Mamhoud, Dunia's husband, becomes more and more strict with her, asking her to put her hair up when she goes out and asking her not to dance anymore. Eventually, as you might've guessed, following Yasmine's excission, a fight with Mamhoud, she flees her own apartment where he is now living, taking Yasmine with her, and winds up in the guest house where the old Professor lives. There she discovers sensuality, a kind of freedom, she dresses in the garb of his lover, the woman who runs the hotel, and enters his room, shaking the man bracelets on her left arm as a kind of familiar notification, because that's what she witnessed one night when they were making love.
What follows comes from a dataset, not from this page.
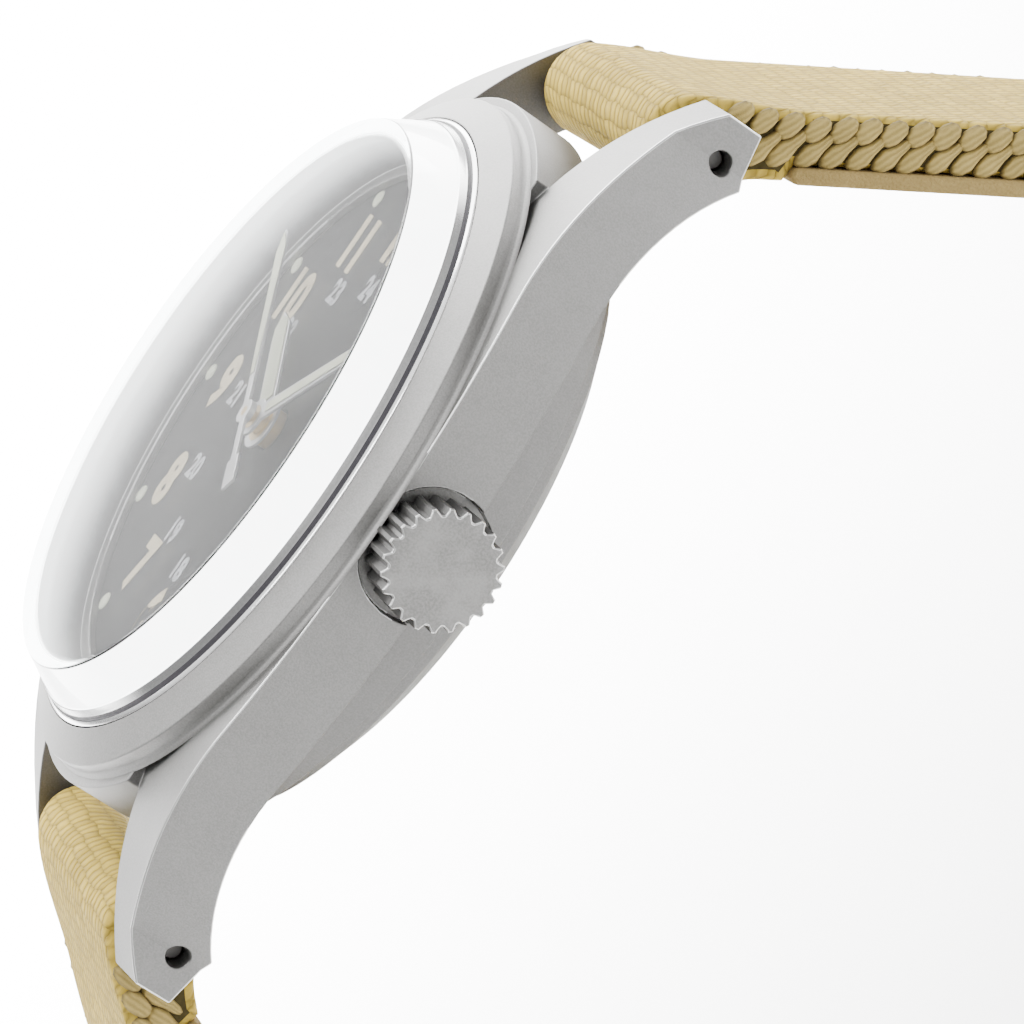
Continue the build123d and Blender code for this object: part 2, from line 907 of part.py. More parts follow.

She steps into the role, breaking all tradition, marital vows, everything, to discover, or more accurately, pursue something taboo, something that sets her blood on fire. Her dance teacher says that there is an equilibrium of the universe when you dance and that equilibrium is present through all the axes of the body from north to south, east to west front and back. It is only then, when she enters the room in garb, and the professor tells her "never dress as another, never disguise yourself, never wear another's makeup" that this seems to become a reality. The axes have realligned themselves because she has begun to live her life according to her own rules, even if she stumbles a bit in a dress that's too long for her.

Its a mesmerizing film. The actress that plays Dunia eats up the screen, as she stamps her foot and turns her body into a liquid interlocuter between heaven and Earth in a sufi like twirl with one arm raised to the heavens and one to the ground. She is a conduit for the narrative and also for tradition and modernity. The gestures of the raised hand and the lowered hand are not unlike the famous Raphael fresco of "The School of Athens" where Plato's finger (the model was Leonardo) is raised to the heaven's in his quest for The Republic, the logos, and Aristotle's hand is outstretched inferring Earth, the land, topos, (Michelangelo was the model for Aristotle), in a dichotomy of representation and ideation, bot present, both important, the polemics defining the spectrum and harmonizing it.